Evidence of a winemaking enterprise and an array of culturally diverse pottery at he cave site of Areni 1, excavated in 2007 in the present village of Areni in the Vayots Dzor Province of Armenia, offers surprising new insights into the origins of modern civilizations.
Excavations also yielded an extensive array of Copper Age artifacts dating to between sixty-two hundred and fifty-nine hundred years ago.
The new discoveries within the cave move early bronze-age cultural activity in Armenia back by about eight hundred years.
Additional discoveries at the site include metal knives, seeds from more than thirty types of fruit, the remains of dozens of cereal species, rope, cloth, straw, grass, reeds and dried grapes and prunes.
The discovery of the earliest known winery, the Areni-1 winery, will be announced by archaeologists in January 2011, seven months after the discovery of the world's oldest leather shoe, the Areni-1 shoe, in the same cave.

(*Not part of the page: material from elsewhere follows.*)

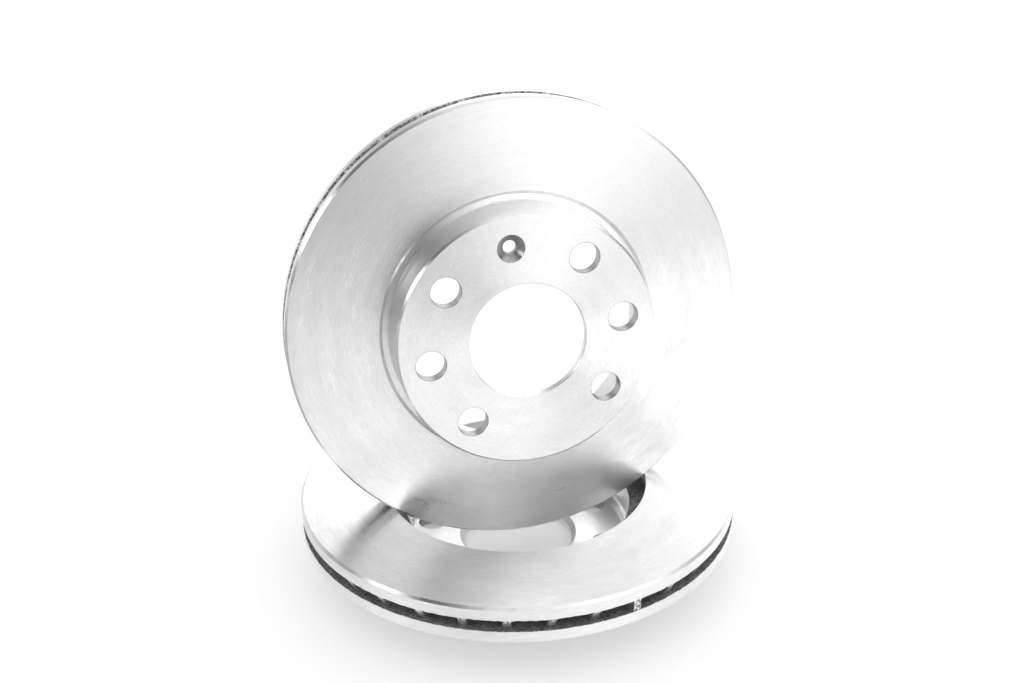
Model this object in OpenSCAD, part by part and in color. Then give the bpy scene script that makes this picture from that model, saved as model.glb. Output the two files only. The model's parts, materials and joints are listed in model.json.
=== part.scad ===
// A pair of ventilated brake discs. One lies hat down on the floor, and the
// other stands on its rim in the lying disc's round central hole.
// Millimetres, +Z up. The origin is the centre of the lying disc's hat face,
// on the floor, and the standing disc leans back towards +Y.
// Each disc is one iron casting: a hat with a flange that bolts between hub and
// wheel, and a ring of two plates held apart by radial vanes.

/* [Friction ring] */
// Outside diameter of the ring
disc_d = 236; // [200:1:300]
// Thickness over the two friction faces
ring_thickness = 20; // [18:0.5:26]
// Thickness of the plate on the wheel side, which carries the hat
outboard_plate = 6.9; // [5:0.1:8]
// Thickness of the plate on the hub side
inboard_plate = 6.8; // [5:0.1:8]
// Chamfer round each rim edge
rim_chamfer = 1.2; // [0.5:0.1:2]
// Diameter of the round hole in the plate on the hub side
inboard_hole_d = 141.3; // [130:0.1:175]
// Broken edge round each friction face's inside
inner_edge_chamfer = 0.3; // [0.1:0.1:1]

/* [Vanes] */
// Number of vanes between the plates
vane_count = 34; // [20:1:44]
// Thickness of a vane at its waist
vane_waist = 3.8; // [2.5:0.1:6]
// Radius of the flare where a vane meets each plate
vane_root_radius = 2; // [0.5:0.1:3]
// How far the vanes begin outside the hub-side plate's hole, and clear of the hat
vane_set_back = 5.35; // [3:0.05:20]
// How far a vane's foot stops short of the rim, on the wheel side
vane_recess = 3.2; // [1:0.1:6]
// Angle of the first vane
vane_start_angle = 2.9; // [0:0.1:10]
// Number of the vane that was cast full length, and so is turned with the rim
full_vane = 25; // [0:1:43]

/* [Hat] */
// Outside diameter of the hat
hat_d = 132.8; // [130:0.1:160]
// Height from the hat's face to the friction face beside it
hat_height = 21; // [12:0.5:40]
// Chamfer round the hat's face
hat_chamfer = 1.2; // [0.5:0.1:3]
// Thickness of the flange that is clamped between hub and wheel
flange_thickness = 6.5; // [5:0.1:9]
// Thickness of the hat's wall round the recess that the hub's flange sits in
hat_wall = 6.6; // [4:0.1:8]
// Height of that recess, up to its ledge
hub_recess_height = 6.2; // [3:0.1:9]
// Step outwards at the ledge
ledge_step = 1.1; // [0.5:0.1:2]
// Widening of the hat's inside from the ledge up to the vent gap
mouth_taper = 1.1; // [0:0.1:3]
// Radius in the recess's corner
recess_corner_radius = 0.8; // [0.4:0.1:2]

/* [Relief groove] */
// Width of the groove between the hat and the friction face
relief_width = 5.1; // [3:0.1:8]
// Depth of the groove below the friction face
relief_depth = 1.5; // [0.8:0.1:2.5]
// Width of the groove's slanting outer side
relief_slope = 1.7; // [0.5:0.1:2.5]
// Radius at the foot of the hat's wall
foot_radius = 1; // [0.4:0.1:1.4]

/* [Holes] */
// Diameter of the hub bore
hub_bore_d = 60; // [50:0.1:72]
// Chamfer that leads the hub's spigot into the bore
hub_lead_in = 2.7; // [1:0.1:3.5]
// Diameter of the circle that the bolt holes lie on
bolt_circle_d = 100; // [83:0.5:104]
// Diameter of each bolt hole
bolt_hole_d = 15.4; // [11:0.1:17]
// Diameter of the circle that the locating screw's hole lies on
screw_circle_d = 98; // [83:0.5:104]
// Diameter of that hole
screw_hole_d = 6.8; // [5:0.1:9]
// Diameter of the hole's countersink
countersink_d = 14.2; // [11:0.1:15]
// Broken edge round the bore and the bolt holes
hole_edge_chamfer = 0.3; // [0.1:0.1:0.6]

/* [Arrangement] */
// How far the standing disc leans back from upright
lean = 3.6; // [0:0.1:8]
// Turn of the standing disc about its own axis
standing_turn = -8.2; // [-45:0.1:45]
// Turn of the lying disc about its own axis
lying_turn = 17.7; // [-45:0.1:45]
// Clearance between the standing disc's rim and the hole it stands in
seat_gap = 0.3; // [0.1:0.1:1]

/* [Hidden] */
$fn = 180;

// places of the bolt holes round their circle: two opposite places stay free,
// and the locating screw's hole takes one of them
bolt_angles = [0, 45, 135, 180, 225, 315];
screw_angle = 270;

disc_r = disc_d / 2;
hat_r = hat_d / 2;
hub_bore_r = hub_bore_d / 2;
inboard_hole_r = inboard_hole_d / 2;
hub_recess_r = hat_r - hat_wall;
relief_r = hat_r + relief_width;
vane_inner_r = max(hat_r, inboard_hole_r) + vane_set_back;

// heights above the hat's face
relief_floor_z = hat_height + relief_depth;
vent_floor_z = hat_height + outboard_plate;
top_z = hat_height + ring_thickness;
vent_roof_z = top_z - inboard_plate;
vent_gap = vent_roof_z - vent_floor_z;
ledge_z = flange_thickness + hub_recess_height;
ledge_r = hub_recess_r + ledge_step;
mouth_r = ledge_r + mouth_taper;

// how far shapes run into each other, or past a face that they cut
bite = 0.5;
// step that keeps the vanes' tips just inside the rim
tip_step = 0.1;

// The rim's two outermost edges lie on a sphere about the ring's centre. That
// sphere rests on a round edge inside the lying disc, whatever the lean.
rim_edge_z = ring_thickness / 2 - rim_chamfer;
rim_sphere_r = norm([disc_r, rim_edge_z]);
// height of the sphere's centre when it rests on an edge of that radius and height
function seat_height(edge_r, edge_z) = edge_z + sqrt(pow(rim_sphere_r + seat_gap, 2) - pow(edge_r, 2));
// it rests on the hub-side plate's hole, or in a wide hole on the first edge below
ring_centre_z = max(
    seat_height(inboard_hole_r + inner_edge_chamfer, top_z),
    seat_height(mouth_r, vent_floor_z),
    seat_height(hub_bore_r + hub_lead_in, flange_thickness)
);
// height of the ring's middle above the hat's face, along the disc's own axis
ring_middle = hat_height + ring_thickness / 2;

// ---- the casting, hat face down at z = 0 ----

// half section of the flange, the hat's wall and the plate on the wheel side
module hat_section() {
    difference() {
        union() {
            polygon([
                [hub_bore_r, 0],
                [hat_r - hat_chamfer, 0],
                [hat_r, hat_chamfer],
                [hat_r, relief_floor_z],
                [relief_r - relief_slope, relief_floor_z],
                [relief_r, hat_height],
                [disc_r - rim_chamfer, hat_height],
                [disc_r, hat_height + rim_chamfer],
                [disc_r, vent_floor_z],
                [mouth_r, vent_floor_z],
                [ledge_r, ledge_z + ledge_step],
                [hub_recess_r, ledge_z],
                [hub_recess_r, flange_thickness],
                [hub_bore_r, flange_thickness]
            ]);
            foot_fillet();
            recess_fillet();
        }
        bore_edges();
    }
}

// fillet between the hat's wall and the relief groove
module foot_fillet() {
    translate([hat_r, relief_floor_z - foot_radius])
        difference() {
            translate([-bite, 0])
                square([bite + foot_radius, foot_radius + bite]);
            translate([foot_radius, 0])
                circle(foot_radius);
        }
}

// fillet in the corner of the hub's recess
module recess_fillet() {
    translate([hub_recess_r - recess_corner_radius, flange_thickness])
        difference() {
            translate([0, -bite])
                square([recess_corner_radius + bite, recess_corner_radius + bite]);
            translate([0, recess_corner_radius])
                circle(recess_corner_radius);
        }
}

// lead-in and broken edge of the hub bore, as cuts in the half section
module bore_edges() {
    polygon([
        [hub_bore_r - bite, flange_thickness - hub_lead_in - bite],
        [hub_bore_r + hub_lead_in + bite, flange_thickness + bite],
        [hub_bore_r - bite, flange_thickness + bite]
    ]);
    polygon([
        [hub_bore_r - bite, hole_edge_chamfer + bite],
        [hub_bore_r + hole_edge_chamfer + bite, -bite],
        [hub_bore_r - bite, -bite]
    ]);
}

// half section of the plate on the hub side
module inboard_plate_section() {
    polygon([
        [inboard_hole_r, vent_roof_z],
        [disc_r, vent_roof_z],
        [disc_r, top_z - rim_chamfer],
        [disc_r - rim_chamfer, top_z],
        [inboard_hole_r + inner_edge_chamfer, top_z],
        [inboard_hole_r, top_z - inner_edge_chamfer]
    ]);
}

// cross section of one vane, waisted, which flares out as it meets each plate
module vane_section() {
    pocket_x = vane_waist / 2 + vane_root_radius;
    // the flare meets the plate at a slant, before its arc runs level
    arc_z = vent_gap / 2 - 0.8 * vane_root_radius;
    difference() {
        square([vane_waist + vane_root_radius, vent_gap + 2 * bite], center = true);
        for (side = [-1, 1])
            translate([side * pocket_x, 0]) {
                square([2 * vane_root_radius, 2 * arc_z], center = true);
                for (end = [-1, 1])
                    translate([0, end * arc_z])
                        circle(vane_root_radius);
            }
    }
}

// half section of the ring that the vanes fill, with their ends set back on
// the wheel side by recess
module vane_reach(recess) {
    tip_r = disc_r - tip_step;
    slope = recess / vent_gap;
    polygon([
        [vane_inner_r, vent_floor_z - 2 * bite],
        [tip_r - recess - 2 * bite * slope, vent_floor_z - 2 * bite],
        [tip_r, vent_roof_z],
        [tip_r - bite, vent_roof_z + 2 * bite],
        [vane_inner_r, vent_roof_z + 2 * bite]
    ]);
}

// the vanes with the numbers given, cut to their reach
module vanes(numbers, recess) {
    inner_r = vane_inner_r - bite;
    intersection() {
        for (number = numbers)
            rotate([0, 0, vane_start_angle + number * 360 / vane_count])
                translate([inner_r, 0, (vent_floor_z + vent_roof_z) / 2])
                    rotate([90, 0, 90])
                        linear_extrude(disc_r + bite - inner_r)
                            vane_section();
        rotate_extrude()
            vane_reach(recess);
    }
}

// one bolt hole with its broken edges
module bolt_hole() {
    edge_r = bolt_hole_d / 2 + hole_edge_chamfer + bite;
    edge_h = hole_edge_chamfer + bite;
    translate([0, 0, -bite])
        cylinder(d = bolt_hole_d, h = flange_thickness + 2 * bite);
    translate([0, 0, -bite])
        cylinder(r1 = edge_r, r2 = edge_r - edge_h, h = edge_h);
    translate([0, 0, flange_thickness - hole_edge_chamfer])
        cylinder(r1 = edge_r - edge_h, r2 = edge_r, h = edge_h);
}

// the locating screw's hole, countersunk from the hat's face
module screw_hole() {
    sink = (countersink_d - screw_hole_d) / 2;
    translate([0, 0, -bite])
        cylinder(d = screw_hole_d, h = flange_thickness + 2 * bite);
    translate([0, 0, -bite])
        cylinder(d1 = countersink_d + 2 * bite, d2 = screw_hole_d, h = sink + bite);
}

// moves a shape out to a place on a circle of that diameter
module on_circle(diameter, angle) {
    rotate([0, 0, angle])
        translate([diameter / 2, 0, 0])
            children();
}

// one whole disc
module disc_casting() {
    short_vanes = [for (number = [0 : vane_count - 1]) if (number != full_vane) number];
    difference() {
        union() {
            rotate_extrude()
                hat_section();
            rotate_extrude()
                inboard_plate_section();
            vanes(short_vanes, vane_recess);
            vanes([full_vane], 0);
        }
        for (angle = bolt_angles)
            on_circle(bolt_circle_d, angle)
                bolt_hole();
        on_circle(screw_circle_d, screw_angle)
            screw_hole();
    }
}

// ---- the two discs ----

module lying_disc() {
    color("gainsboro")
        rotate([0, 0, lying_turn])
            disc_casting();
}

module standing_disc() {
    color("silver")
        translate([0, 0, ring_centre_z])
            rotate([-90 - lean, 0, 0])
                rotate([0, 0, standing_turn])
                    translate([0, 0, -ring_middle])
                        disc_casting();
}

lying_disc();
standing_disc();
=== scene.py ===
import json
import math
import bmesh
import bpy
import numpy as np
from mathutils import Matrix, Vector, noise


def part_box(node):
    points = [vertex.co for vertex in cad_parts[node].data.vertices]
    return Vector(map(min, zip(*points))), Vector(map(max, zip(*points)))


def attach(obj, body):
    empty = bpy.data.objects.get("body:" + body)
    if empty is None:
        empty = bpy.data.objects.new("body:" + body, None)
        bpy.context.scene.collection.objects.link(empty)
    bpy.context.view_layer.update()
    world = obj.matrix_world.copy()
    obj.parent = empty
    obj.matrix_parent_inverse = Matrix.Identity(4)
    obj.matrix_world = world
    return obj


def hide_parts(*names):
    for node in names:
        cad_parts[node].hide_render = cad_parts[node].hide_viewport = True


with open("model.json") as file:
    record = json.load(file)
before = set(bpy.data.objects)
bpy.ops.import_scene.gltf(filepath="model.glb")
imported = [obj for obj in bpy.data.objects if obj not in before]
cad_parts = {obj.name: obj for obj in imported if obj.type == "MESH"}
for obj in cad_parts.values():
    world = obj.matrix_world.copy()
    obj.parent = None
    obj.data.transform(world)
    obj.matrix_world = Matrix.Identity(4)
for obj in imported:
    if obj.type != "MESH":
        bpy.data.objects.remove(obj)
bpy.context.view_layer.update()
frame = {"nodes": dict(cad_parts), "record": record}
mounts = {mount["name"]: mount for mount in frame["record"]["mounts"]}


def mount_place(name):
    return Vector(mounts[name]["pos_m"])


# ---- sizes, in metres, in a disc's own frame ----
# The own frame has its origin at the middle of the hat's face and +Z towards the hub.
# The lying disc has its hat's face on the floor, so its heights and radii are those of the row frame.
lowest_corner, highest_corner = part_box("lying_disc")
RIM_R = (highest_corner.x - lowest_corner.x) / 2
DISC_HEIGHT = highest_corner.z - lowest_corner.z
FLANGE = mount_place("lying_hub_face").z
HAT_HEIGHT = mount_place("lying_outboard_friction_face").z
BOLT_CIRCLE_R = mount_place("lying_bolt_hole_1").xy.length
OUTBOARD_PLATE = 0.0069
INBOARD_PLATE = 0.0068
VENT_FLOOR = HAT_HEIGHT + OUTBOARD_PLATE
VENT_ROOF = DISC_HEIGHT - INBOARD_PLATE
# how far the drilled holes and their edges reach on either side of the bolt circle
DRILLED_REACH = 0.0085

# the material numbers of a disc's faces, and what tells the faces apart
TURNED, DRILLED, CAST = 0, 1, 2
ON_PLANE = 1e-5
FLAT_NORMAL = 0.995
WELD_DISTANCE = 1e-6
SHARP_EDGE = math.radians(24)

# ---- raw casting in the vents ----
# how often a long edge may be cut in half
MOST_CUTS = 9
# longest mesh edge where the vents can be seen into, and between those two radii
CAST_GRAIN = 0.0018
CAST_GRAIN_HIDDEN = 0.012
CAST_SEEN_FROM = 0.112
CAST_SEEN_TO = 0.072
LUMP_HEIGHT = 0.00034
LUMP_SIZE = 0.0026
GRIT_HEIGHT = 0.00016
GRIT_SIZE = 0.0010
GRIT_OFFSET = Vector((7, 3, 5))
# the lumps stop this far inside the turned rim
RIM_INSET = 0.00005

# ---- studio ----
STUDIO_LIGHT = 1.0
# how wide a panel's soft edge is, in degrees
PANEL_EDGE = 18
# azimuth, elevation, half width and half height in degrees, and the light added or taken away
PANELS = {
    "photographer": (-112, 10, 27, 22, -0.95),
    "right_softbox": (-62, 12, 28, 20, 1.3),
    "high_softbox": (-30, 42, 35, 13, 0.4),
    "right_wall": (-14, 8, 24, 20, -0.9),
    "back_softbox": (60, 22, 30, 20, 0.75),
    "left_wall": (180, 2, 34, 9, -0.85),
    "left_ceiling": (160, 52, 64, 26, -0.95),
    "left_lamp": (-172, 24, 9, 7, 9.0),
}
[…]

The winery, which is over six-thousand years old, contains a wine press, fermentation vats, jars, and cups.
Archaeologists also found grape seeds and vines of the species Vitis vinifera.
Patrick McGovern, a biomolecular anthropologist at the University of Pennsylvania, commenting on the importance of the find, said, "The fact that winemaking was already so well developed in 4000 BC suggests that the technology probably goes back much earlier.”